本作で大きく見直しを行ったのが、”組織”に対する捉え方だと話す。「今回の海軍には事務的なところが必要でした。例えば伝達役を行っている海軍兵は、伝達としての業務の部分に集中してほしい。『うおおおお!』と突っ込んでいかないでほしい。だから本作では、海軍も”組織”であると考えました。黄猿もいくら自由に生きているように見えるとはいえ、天竜人とかの意思があって、それを受けた海軍の方針があったうえで存在しているので、そこは組織人としての枠でやりますという形です。これはテレビアニメの『ONE PIECE』を否定しているのではなく、本作のこれまでの表現では伝えづらい部分を、お客さんにわかりやすく伝えるため、ということです」と、いままでにはなかった「ONE PIECE」の表現への挑戦を話した。

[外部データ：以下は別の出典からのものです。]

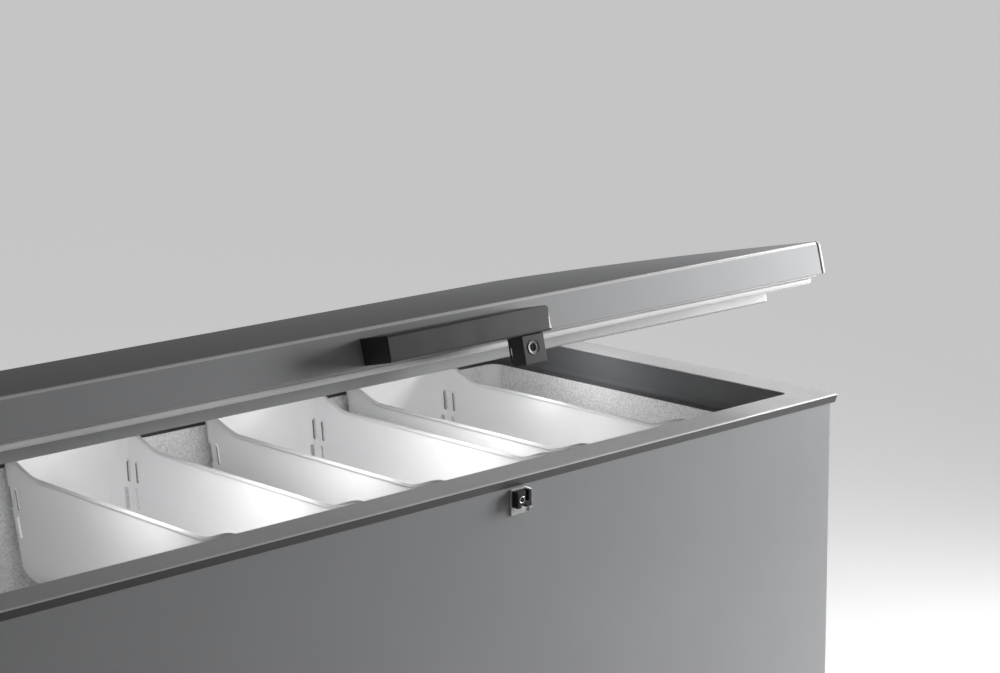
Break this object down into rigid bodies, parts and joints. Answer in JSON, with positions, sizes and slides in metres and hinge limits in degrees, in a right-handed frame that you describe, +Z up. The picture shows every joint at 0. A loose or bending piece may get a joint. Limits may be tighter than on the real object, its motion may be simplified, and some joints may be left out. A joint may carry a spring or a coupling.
{
  "type": "chest freezer",
  "caption": "Long chest freezer with a hinged crowned lid, front handle and key lock, hanging storage bins, a stepped lined interior and swivel casters.",
  "frame": {"origin": "middle of the footprint of the whole freezer, on the floor under the casters, with the lid at its resting angle", "axes": "+X along the length towards the compressor end, +Y from the front to the hinges, +Z up"},
  "size_m": [1.408, 0.7454, 0.995],
  "materials": {
    "cabinet_paint": "satin",
    "rim_paint": "satin",
    "lid_paint": "satin",
    "galvanised": "satin",
    "collar_plastic": "matte",
    "embossed_liner": "satin",
    "foam": "matte",
    "copper": "satin",
    "tube_black": "satin",
    "compressor_black": "satin",
    "rubber_black": "matte",
    "black_plastic": "matte",
    "dark_plastic": "satin",
    "white_plastic": "satin",
    "lens": "gloss",
    "zinc": "satin",
    "strike_metal": "satin",
    "spring_steel": "satin",
    "cap_plastic": "satin",
    "lid_liner_plastic": "satin",
    "frame_plastic": "satin",
    "gasket_rubber": "matte",
    "handle_plastic": "matte",
    "lock_plastic": "matte",
    "lock_metal": "polished",
    "bin_plastic": "gloss",
    "wheel_rubber": "matte",
    "brake_plastic": "satin"
  },
  "bodies": {
    "cabinet": {"outer_shell": "cabinet_paint", "rear_panel": "galvanised", "bottom_pan": "galvanised", "rim_frame": "rim_paint", "inner_collar": "collar_plastic", "inner_liner": "embossed_liner", "cabinet_foam": "foam", "evaporator_coil": "copper", "condenser_coil": "tube_black", "compressor": "compressor_black", "compressor_plate": "galvanised", "compressor_grommets": "rubber_black", "start_relay": "black_plastic", "filter_drier": "copper", "refrigerant_pipes": "copper", "side_grille": "black_plastic", "rear_cover": "galvanised", "panel_screws": "zinc", "control_panel": "dark_plastic", "thermostat_body": "white_plastic", "indicator_lights": "lens", "power_inlet": "black_plastic", "drain_tube": "white_plastic", "lock_strike": "strike_metal", "strike_screws": "zinc", "hinge_brackets": "zinc", "hinge_pins": "zinc", "hinge_springs": "spring_steel", "hinge_screws": "zinc", "caster_plates": "zinc"},
    "lid": {"lid_skin": "lid_paint", "lid_end_cap_left": "cap_plastic", "lid_end_cap_right": "cap_plastic", "lid_foam": "foam", "lid_liner": "lid_liner_plastic", "lid_frame": "frame_plastic", "lid_gasket": "gasket_rubber", "hinge_arms": "zinc", "arm_screws": "zinc", "handle": "handle_plastic", "lock_housing": "lock_plastic"},
    "lock": {"lock_cylinder": "lock_metal", "lock_cam": "zinc"},
    "knob": {"thermostat_knob": "black_plastic"},
    "plug": {"drain_plug": "rubber_black"},
    "bin_left": {"bin_left": "bin_plastic"},
    "bin_middle": {"bin_middle": "bin_plastic"},
    "bin_right": {"bin_right": "bin_plastic"},
    "fork_front_left": {"caster_fork_front_left": "zinc"},
    "wheel_front_left": {"caster_wheel_front_left": "wheel_rubber"},
    "fork_front_right": {"caster_fork_front_right": "zinc"},
    "wheel_front_right": {"caster_wheel_front_right": "wheel_rubber"},
    "fork_rear_left": {"caster_fork_rear_left": "zinc"},
    "wheel_rear_left": {"caster_wheel_rear_left": "wheel_rubber"},
    "fork_rear_right": {"caster_fork_rear_right": "zinc"},
    "wheel_rear_right": {"caster_wheel_rear_right": "wheel_rubber"},
    "brake_front_left": {"caster_brake_left": "brake_plastic"},
    "brake_front_right": {"caster_brake_right": "brake_plastic"}
  },
  "joints": [
    {"name": "lid_hinge", "type": "hinge", "parent": "cabinet", "child": "lid", "pos_m": [0, 0.3666, 0.7557], "axis": [-1, 0, 0], "range_deg": [-12.7, 62], "stiffness_Nm_per_rad": 97, "springref_deg": 67.95},
    {"name": "lock_turn", "type": "hinge", "parent": "lid", "child": "lock", "pos_m": [0.0925, -0.36827, 0.9495], "axis": [0, 0.9755, -0.2198], "range_deg": [0, 90]},
    {"name": "knob_turn", "type": "hinge", "parent": "cabinet", "child": "knob", "pos_m": [0.6099, -0.3394, 0.18], "axis": [0, -1, 0], "range_deg": [0, 270]},
    {"name": "plug_lift", "type": "slide", "parent": "cabinet", "child": "plug", "axis": [0, 0, 1], "range_m": [0, 0.03]},
    {"name": "bin_left_slide", "type": "slide", "parent": "cabinet", "child": "bin_left", "axis": [1, 0, 0], "range_m": [-0.352, 0.059]},
    {"name": "bin_middle_slide", "type": "slide", "parent": "cabinet", "child": "bin_middle", "axis": [1, 0, 0], "range_m": [-0.059, 0.025]},
    {"name": "bin_right_slide", "type": "slide", "parent": "cabinet", "child": "bin_right", "axis": [1, 0, 0], "range_m": [-0.025, 0.108]},
    {"name": "swivel_front_left", "type": "hinge", "parent": "cabinet", "child": "fork_front_left", "pos_m": [-0.624, -0.2634, 0.061], "axis": [0, 0, 1], "continuous": true},
    {"name": "roll_front_left", "type": "hinge", "parent": "fork_front_left", "child": "wheel_front_left", "pos_m": [-0.624, -0.2474, 0.025], "axis": [1, 0, 0], "continuous": true},
    {"name": "swivel_front_right", "type": "hinge", "parent": "cabinet", "child": "fork_front_right", "pos_m": [0.624, -0.2634, 0.061], "axis": [0, 0, 1], "continuous": true},
    {"name": "roll_front_right", "type": "hinge", "parent": "fork_front_right", "child": "wheel_front_right", "pos_m": [0.624, -0.2474, 0.025], "axis": [1, 0, 0], "continuous": true},
    {"name": "swivel_rear_left", "type": "hinge", "parent": "cabinet", "child": "fork_rear_left", "pos_m": [-0.624, 0.2766, 0.061], "axis": [0, 0, 1], "continuous": true},
    {"name": "roll_rear_left", "type": "hinge", "parent": "fork_rear_left", "child": "wheel_rear_left", "pos_m": [-0.624, 0.2926, 0.025], "axis": [1, 0, 0], "continuous": true},
    {"name": "swivel_rear_right", "type": "hinge", "parent": "cabinet", "child": "fork_rear_right", "pos_m": [0.624, 0.2766, 0.061], "axis": [0, 0, 1], "continuous": true},
    {"name": "roll_rear_right", "type": "hinge", "parent": "fork_rear_right", "child": "wheel_rear_right", "pos_m": [0.624, 0.2926, 0.025], "axis": [1, 0, 0], "continuous": true},
    {"name": "brake_left", "type": "hinge", "parent": "fork_front_left", "child": "brake_front_left", "pos_m": [-0.624, -0.2444, 0.054], "axis": [1, 0, 0], "range_deg": [-8, 0]},
    {"name": "brake_right", "type": "hinge", "parent": "fork_front_right", "child": "brake_front_right", "pos_m": [0.624, -0.2444, 0.054], "axis": [1, 0, 0], "range_deg": [-8, 0]}
  ]
}
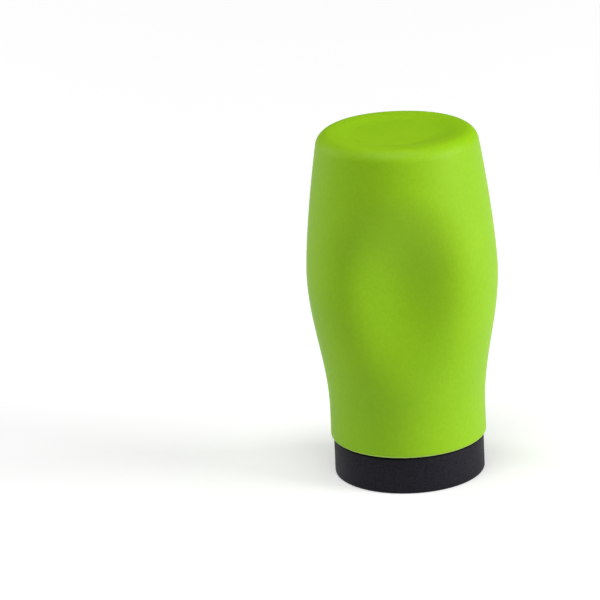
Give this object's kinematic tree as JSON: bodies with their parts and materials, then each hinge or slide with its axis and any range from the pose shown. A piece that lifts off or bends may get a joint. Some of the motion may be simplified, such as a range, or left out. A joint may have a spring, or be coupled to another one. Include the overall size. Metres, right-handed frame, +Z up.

最後に谷口監督にとっての「ONE PIECE」の魅力について尋ねると、バックグラウンドのあるキャラクター像だと話す。「ルフィや麦わらの一味を立たせるために、キャラクターたちが存在しているのではなくて、それぞれにしっかり過去があり、哲学や信念があります。だからこそ、推しのキャラクターもできるだろうし、物語に入っていきやすくなる。あと主人公以外のキャラクターにも、読んでいくための手がかりがあることがポイントだと思います。これは群像劇の基本中の基本で、横山光輝先生の『三国志』などがわかりやすいでしょうか。決められたチームのなかだけで動くものとは違う、そういった群像劇を少年マンガでやっていることが、魅力なんだと思います」。

公開日が目前に迫った本作。実際にウタのライブ会場に訪れたかのような臨場感あふれるシーンの数々は、画面に映っていない”ガヤ”にまでこだわりぬいているからこそ作り出しているのだろう。そして「監督は『ONE PIECE』を自由にするための装置」と語った谷口監督の、並々ならぬシリーズへの理解が、”お約束”を崩すことができたのだ。「ONE PIECE」という作品を信じ、新しい表現へ挑戦をした本作を、ぜひ劇場で目撃してほしい。